Legislation isn't pending, but lawmakers and lobbyists are considering folding new retransmission rules into a bill required to renew the license of satellite TV operators DirecTV and Dish by the end of 2014. Hearings on the matter are likely to start up around late September, according to ATVA spokesman Brian Frederick. "Our video laws need updating now more than ever," he said.

Consumer outrage over the blackout has been similar to past disputes, according to Time Warner Cable spokeswoman Maureen Huff.

The company has been offering pro-rated rebates to the some 2.5 million Time Warner Cable subscribers who pay extra for CBS-owned Showtime, which has also been blacked out during the fight. For the time being, the cable operator has replaced CBS with programming from Starz Kids and Family.

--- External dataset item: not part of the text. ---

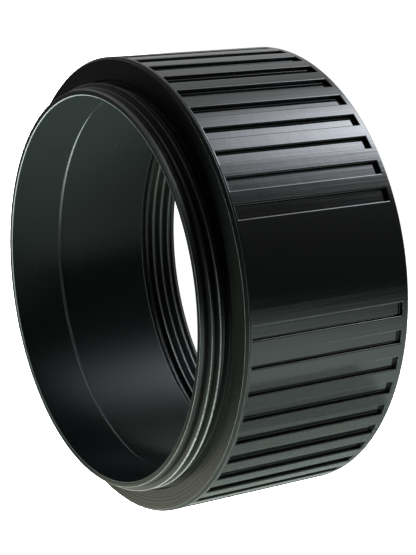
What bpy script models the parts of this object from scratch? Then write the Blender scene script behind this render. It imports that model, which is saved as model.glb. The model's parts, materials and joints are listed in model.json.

With so many blackouts at so many different TV operators, including the satellite players, switching providers might not help.

"People understand increasingly that switching is not the answer," said Time Warner Cable's Huff. "If you switch to another provider, they're going to face the same situation the next time they're up with CBS."

Customers could be getting desensitized to blackouts because they occur so frequently.

And the level of outrage might be muted because the fight is occurring during the summer, when networks don't debut many new shows.

Besides CBS's new hit, "Under the Dome," which it premiered in June thanks to a special arrangement for exclusive online access on Amazon.com, subscribers only missed new episodes Sunday night of Showtime's "Dexter," in its eighth and final season, as well as "Ray Donovan," a Showtime series that began in June.

That's not the same as missing an NFL regular season football game, or even a preseason game, which won't air on CBS until Aug. 23.

"Viewers are outside in the sun," said Laura Martin, a media industry analyst with investment bank Needham & Co. "If CBS was in the middle of its prime-time schedule, they would be much more annoyed."

But the wide array of online viewing options is not an effective substitute for the programs that CBS offers, especially its live sports offerings, including golf, Martin and other industry observers said.

Acknowledging the greater number of viewers who watch TV shows online, CBS took the unusual move of blocking video access on its apps and website to people who get their Internet service from Time Warner Cable, including those who get TV packages from other providers. Even though millions of Time Warner Cable subscribers couldn't see Tiger Woods claim his eighth victory at the Firestone Country Club on Sunday, industry watchers said that wasn't as important as NFL football, which has its first regular season games on CBS on Sept. 8.

It's unlikely that Time Warner Cable will drag out the dispute that long, said analyst Moffett.

"The closer we get to football season, the more the leverage shifts to CBS," Moffett said. "Once the football season begins, it's game set and match in CBS's favor."